As many of us know Ken was a great linguist who had a huge appetite for learning: Russian, Polish, Chinese…. We can thank him for creating the marvelous Slav Society. I’ll never forget the Christmas time parties they held in collaboration with the Girls School, the music, including Jacek Strauch singing leider and-much to my surprise- Marek Piecora wielding a piano accordion. And the food and my introduction to the delicious bigos: that Polish medley of meats.

Ken was a highly accomplished musician. He had been a student at Cambridge and may I think have been an organ scholar. (Correct me on that one!). I don’t remember him involved with Gilbert and Sullivan but I do remember the ambitious musical projects that he played a primary role in initiating: Carmina Burana and the Bartered Bride. Perhaps I romanticize but the sets and the staging seemed to stretch beyond the bounds of what Harrow County had managed before. Not being a musician I ended up as a dancer and singer in I think one or both together with my buddy Mark Phillips (again). It was the early 70s and we both had long hair. As we lounged in the back stage washrooms, enjoying the attentions of some members of the girls school applying face paint to our physiognomies, Ken, passing by, remarked that though he had never approved of long hair on men the combination of flowing locks and eye make up on me and Mark was a surprisingly winning combination.

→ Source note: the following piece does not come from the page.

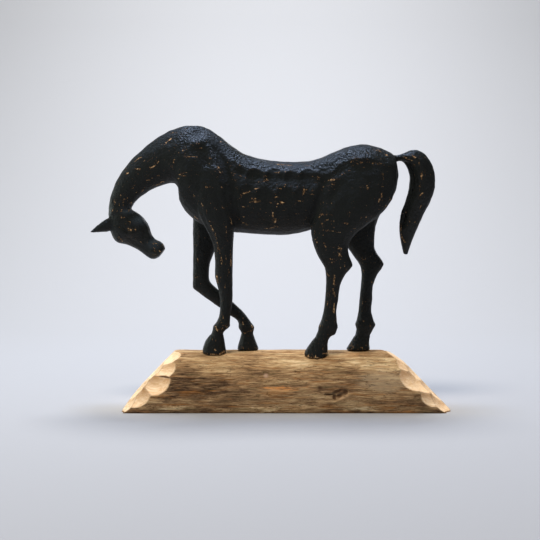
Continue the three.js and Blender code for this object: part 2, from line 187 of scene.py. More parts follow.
WORN_SLIGHT = [
    (-99, 307, -94, 311), (-127, 267, -127, 267), (-116, 271, -116, 270), (-99, 245, -98, 239),
    (-90, 220, -87, 212), (-87, 212, -84, 201), (-74, 221, -75, 212), (-55, 295, -54, 294),
    (-51, 287, -51, 287), (-46, 262, -38, 261), (-56, 264, -55, 262), (-14, 274, -3, 274),
    (-18, 262, -6, 263), (-47, 222, -40, 222), (-5, 246, 0, 247), (14, 258, 21, 259),
    (12, 242, 17, 242), (-29, 235, -25, 235), (-12, 304, 8, 303), (-51, 311, -45, 310),
    (-110, 217, -110, 217), (-111, 206, -110, 203), (-100, 199, -99, 191), (-113, 186, -113, 180),
    (-106, 324, -105, 324), (-138, 313, -140, 304), (-141, 303, -140, 302), (-120, 276, -119, 275),
    (-99, 276, -98, 274), (-88, 249, -87, 248), (46, 250, 51, 250), (44, 241, 46, 241),
    (49, 241, 58, 240), (61, 231, 78, 230), (65, 193, 69, 190), (44, 231, 45, 225), (46, 218, 46, 216),
    (104, 287, 103, 279), (92, 275, 91, 268), (119, 275, 118, 263), (115, 260, 113, 256),
    (76, 255, 77, 254), (81, 271, 82, 270), (75, 243, 76, 242), (98, 240, 100, 237), (93, 252, 94, 251),
    (98, 253, 99, 252), (125, 254, 122, 250), (81, 300, 84, 303), (84, 303, 97, 307),
    (80, 307, 87, 309), (110, 322, 116, 322), (148, 314, 154, 312), (154, 312, 160, 309),
    (169, 281, 168, 270), (153, 246, 152, 239), (156, 233, 156, 232), (164, 233, 163, 230),
    (147, 229, 146, 218), (11, 243, 16, 243), (47, 277, 52, 276), (99, 208, 100, 208),
    (78, 203, 79, 203), (114, 183, 115, 180), (98, 186, 100, 183), (-143, 345, -137, 344),
    (-189, 309, -186, 312), (-187, 294, -186, 293), (-165, 302, -158, 308), (-168, 288, -167, 287),
    (-163, 289, -158, 291), (-189, 270, -184, 269), (-184, 269, -178, 275), (-197, 272, -189, 279),
    (-205, 279, -204, 272), (-204, 261, -205, 254), (-219, 248, -219, 246), (-214, 249, -213, 245),
    (-152, 297, -152, 296), (-143, 304, -141, 298), (-133, 297, -132, 296), (-128, 321, -125, 321),
    (-209, 239, -204, 238), (-190, 223, -189, 222), (-210, 226, -209, 225), (-184, 207, -183, 206),
    (-168, 207, -167, 206), (-164, 206, -164, 205), (-174, 196, -171, 197), (-128, 267, -128, 266),
    (-209, 268, -208, 265), (-186, 311, -185, 313), (-86, 209, -85, 195), (-111, 216, -111, 211),
    (-111, 205, -109, 200), (-101, 192, -100, 185), (-114, 182, -113, 181), (-114, 163, -114, 158),
    (-113, 154, -106, 154), (-75, 179, -75, 174), (-71, 171, -70, 165), (-79, 115, -79, 112),
    (-76, 102, -73, 99), (-55, 105, -54, 101), (-58, 72, -37, 71), (-95, 76, -88, 71),
    (-93, 85, -92, 84), (51, 168, 54, 165), (146, 218, 148, 212), (148, 212, 152, 206),
    (61, 285, 68, 290), (68, 290, 74, 294), (74, 294, 79, 296), (56, 202, 69, 198), (54, 187, 58, 186),
    (-128, 313, -108, 313), (43, 105, 42, 99), (99, 186, 100, 183), (113, 183, 114, 181),
    (100, 170, 102, 167), (94, 149, 93, 140), (99, 137, 99, 127), (88, 111, 88, 107), (84, 79, 85, 76),
    (95, 85, 96, 84), (45, 75, 47, 72), (-53, 89, -47, 92), (-47, 92, -42, 94), (120, 292, 120, 282),
    (37, 208, 39, 207),
]
WORN_SLIGHT_SHARE = 0.72  # how rubbed a slight one is, beside a deep one
WORN_HALF_WIDTH = 1.0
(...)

When I was in the Lower Sixth I collaborated with my brother and some others to create an after school club in which teachers talked about topics that meant a lot to them but didn’t come within the realms of the school curriculum. Dave Burt spoke about Evelyn Waugh, Jock Lafferty: James Joyce (I think) and Ken spoke about Gustav Mahler. His great passion. He played passages from the symphonies and lectured incisively on his hero. On the surface their lives could not have been more different. Mahler at the blazing centre of culturally and artistically rich fin de siècle Viennese society, his love affair and subsequent marriage to the glamorous Alma, their family, his devastation at her affair with Walter Gropius, his premature death. Worlds apart from Ken a bachelor living for many years with his parents in an obscure corner of North London. But whenever I hear Mahler I think of Ken. The intellect, the highly strung passion-I remember how Ken broke down in class when his mother had just died or how devastated he felt after he was mugged in the neighborhood he had known as home since he was a child. I’m amused but embarrassed to remember me and my peers on that trip to see the Greek play. I sometimes wondered why Ken hadn’t chosen to teach in a high powered private school like the one we visited, where his boundless talents might have been even more valued and appreciated. It was our good fortune that he chose to be part of Harrow County. Despite ourselves we were elevated and enriched by the power, intellect and passion that he brought to his work.